Hit the Night (2017) – June 29, 2018
Hit the Night is an ultra-low budget comedy about a director who has an idea for a movie she wants to make. As research, she interviews a slightly older man about love, sex, and relationships (not necessarily in that order). Slowly it is revealed that she actually has a crush on the man, and the interview is her excuse to get closer to him. The first hour of the film consists of their conversation, spread over two locations, the nature of which would be familiar to any fan of Hong Sang-soo (drinks, snacks, awkwardness). But rather than mere imitation, director and star Jeong Ga-young seems to be reimagining Hong for a new generation, one less hung-up on traditional ideas of gender roles, while still suffering the anxieties of romance and loneliness. In fact, more than the obvious touchstone Hong, the film reminded me most of Wong Kai-wai’s Happy Together, though in visual style Jeong couldn’t be more opposite Wong and Christopher Doyle’s maximalism. The push-pull nature of the two leads’ ultimately doomed relationship, and the film’s strange turn in its final third, where a second man is introduced, along with a coda seemingly inspired by Days of Being Wild, show that Jeong has something far more interesting in mind than merely updating her prestigious countryman.
Heart (2020) — June 12, 2020
Jeong Ga-young's quest to define the post-Hongian meta-fictional Korean romantic comedy continues, this time directly confronting the entire idea of autobiographical cinema. And I do mean directly: a character asks her (playing a film director making a movie about the relationship trouble that comprises the first two-thirds of the film, in which Jeong also starred) why she wants to make a movie about her life, what does she hope to accomplish, and if she's worried that she'll become addicted to this kind of confessional filmmaking.
He cuts to the heart of personal filmmaking, of which Hong's On the Beach at Night Alone is maybe the best but certainly not the only, recent example. I can think of a few possible answers, some more convincing than others, but Jeong doesn't provide any. She just goes ahead with her plans to make the film anyway. "Being a director is great," she says, "you get to hassle actors and drink."

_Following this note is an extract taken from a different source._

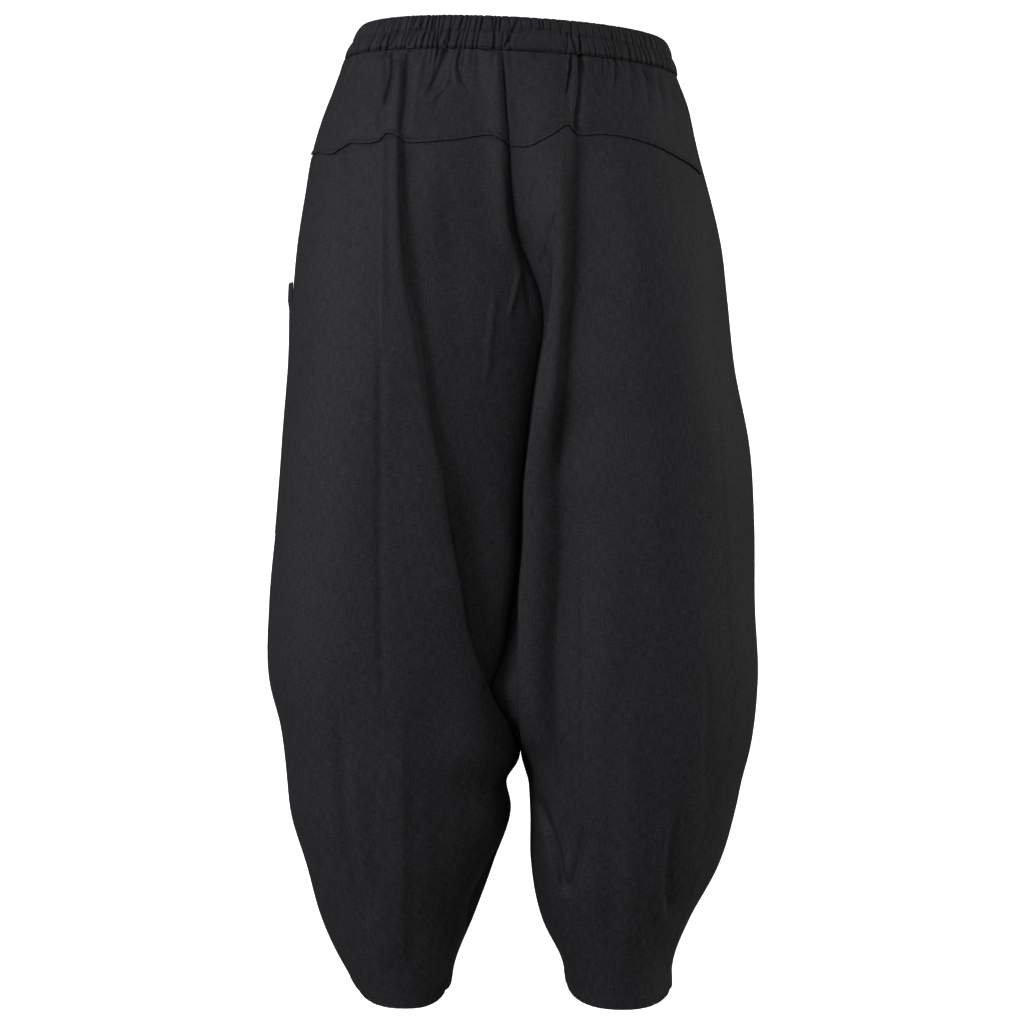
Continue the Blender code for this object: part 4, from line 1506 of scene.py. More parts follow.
    def sample(self, levels: np.ndarray, form: np.ndarray, heights: np.ndarray) -> np.ndarray:
        """Reads the form column by column at the wanted heights.

        Args:
            levels: Height of each outline.
            form: The placed columns at each level.
            heights: Heights to read, rows by columns.

        Returns:
            The grid of points.
        """
        grid = np.empty(heights.shape + (3,))
        for place in range(heights.shape[1]):
            grid[:, place, :2] = read_line(-heights[:, place], -levels, form[:, place])
        grid[..., 2] = heights
        return grid

    def heights(self, levels: np.ndarray, form: np.ndarray) -> np.ndarray:
        """Height of each grid point: rows follow the waist, the yoke seam, the crotch and the hem.

        Args:
            levels: Height of each outline.
            form: The placed columns at each level.

        Returns:
            Heights, rows by columns.
        """
        columns = form.shape[1]
        waist = np.full(columns, -self.band_height / 2)
        yoke = np.full(columns, self.yoke_level)
        low = np.full(columns, self.hem_level)
        for _ in range(self.settling):
            across = self.sample(levels, form, np.array((waist, yoke, low)))[..., 0]
            waist = -self.band_tilt * across[0] - self.band_height / 2 + self.tucked_up
            yoke = YOKE_SEAM.read("height", across[1])
            low = self.hem.height(across[2], self.side.value)
        crotch = np.full(columns, self.crotch)
        rows = []
        for top, bottom, count in zip((waist, yoke, crotch), (yoke, crotch, low), self.rows):
            rows += [top + (bottom - top) * row / count for row in range(count)]
        return np.array([*rows, low])

    def build(self) -> tuple[np.ndarray, np.ndarray]:
        """The finished outer face.

        Returns:
            The grid of points with its folds, and the UV map in millimetres of cloth.
        """
        levels = np.arange(self.top_level, self.low_level - self.level_step, -self.level_step)
        form = self.outlines(levels)
        grid = self.sample(levels, form, self.heights(levels, form))
        grid[..., :2] *= self.spread_to_band(grid)[..., None]
        normals = grid_normals(grid, self.hand)
        lift = self.relief(grid) * ease(edge_distance(grid, Edge.CENTRE) / self.seam_hold)
        uv = self.cloth_map(grid)
        return grid + normals * lift[..., None], uv

    def spread_to_band(self, grid: np.ndarray) -> np.ndarray:
        """Scale that brings the cloth's top edge out to the waistband that it hangs from.

        Args:
            grid: Outer points, rows by columns.

        Returns:
            A scale for each point.
        """
        oval = waist_oval(-self.band_height / 2)
        reach = np.where(grid[0, :, 0] >= 0.0, oval["right"], oval["left"])
        thick = np.where(grid[0, :, 1] >= 0.0, oval["front"], oval["back"])
        square = oval["square"]
        size = np.abs(grid[0, :, 0] / reach) ** square + np.abs(grid[0, :, 1] / thick) ** square
        down = grid[0, :, 2] - grid[..., 2]
        scale = size ** (-1.0 / square) * (1.0 - self.band_inset / oval["back"])
        return 1.0 + (scale - 1.0) * ease(1.0 - down / self.band_blend)

    def relief(self, grid: np.ndarray) -> np.ndarray:
        """How far the folds, gathers and slight waves lift each point of the grid.

        Args:
            grid: Outer points, rows by columns.

        Returns:
            The lift of each point.
        """
        across, deep, height = grid[..., 0], grid[..., 1], grid[..., 2]
        back = ease(0.5 - deep / self.turn_over)
        lift = np.zeros(across.shape)
        for share, folds in ((back, BACK_FOLDS), (1.0 - back, FRONT_FOLDS)):
            for fold in folds:
                lift += share * fold.lift(across, height)
        down = grid[0, :, 2][None, :] - height
        lift += GATHERS.below_band(grid, down)
        lift += ease(down / self.waves_below) * SoftWaver().lift(grid)
        below_seam = np.maximum(down - self.tucked_up, 0.0)
        return np.minimum(lift, self.seam_room + self.seam_rise * below_seam)

    def cloth_map(self, grid: np.ndarray) -> np.ndarray:
        """UV map in millimetres: across from the side seam, and down from the waist.

        Args:
            grid: Outer points, rows by columns.

        Returns:
            An (across, down) for each point.
        """
        along = edge_distance(grid, Edge.CENTRE)
        across = (along - along[:, -1:]) * self.hand
        return np.stack((across, -mean_down(grid)), axis=-1)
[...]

Nothing Serious (2021) – July 14, 2022
Jeong Ga-young has spent the past several years carving out a space for herself on the fringes of the international festival circuit with films like The Bitch on the Beach, Hit the Night, and Heart. With these meta-cinematic romantic comedies, often starring herself as a hard-drinking, straight-talking filmmaker with a complex love life, Jeong has done as much as anyone to define a new kind of post-Hong romantic cinema. But now, with Nothing Serious, she’s taken on a co-writer (Wang Hye-ji) and moved decidedly into the mainstream for a bright, colorful, resolutely conventional, and utterly entertaining romantic comedy.
Jeon Jong-seo, who memorably made her debut a few years ago in Lee Chang-dong’s Burning, plays a 29 year old woman who loves drinking and sex and is distressed by the fact that her ex-boyfriend (they split up 3 years ago but have been still regularly hooking up ever since) is getting married. On a whim she tries out a dating app, where she is matched with Son Seok-koo, a writer who has just been assigned his magazine’s sex column, to his never-ending embarrassment. He too is getting over a break-up, and the couple bond over shared love of drinking soju and asking weird questions. He writes about their relationship in his column (keeping everyone’s anonymity) and it becomes a smash hit. But when she finds out about the columns, she ditches him. Will they find love in the end?
Of course they will. Because this is structured as exactly the movie you think it’s going to be. The only nod to Jeong’s indie roots is the dialogue’s explicit and frequent sexual references and profanity, giving the film something of the subversive charm of Leslye Headland’s Sleeping with Other People or Bachelorette, or Pang Ho-cheung’s Love in a Puff and its sequels, similarly conventional films that breathed new life into old story structures with a linguistic frankness denied to filmmakers of earlier generations. As the Hollywood romantic comedy has spent the last decade and a half all but completely mired in the amiably structureless cul-de-sac of ad libbed Apatovianism (what would we have to show for ourselves without Nancy Myers?), Jeong’s turn to professionalism doesn’t rankle as much as it might have in more interesting times. Nothing Serious lacks the streak of deep-seated loathing (directed both inward and outward) or the riffs on life in front of and behind the camera, of her grittier early films, but it does, like the recent films of Ohku Akiko, capture something of the loneliness of being a single person in an increasingly interconnected and yet unavoidably artificial world. She’s simply too smart a filmmaker to make anything less than interesting, and thanks to a bigger budget and charming stars (Jeon is if possible even more electric than she was in Burning), Jeong has given us one of the most purely delightful pop movies in recent memory.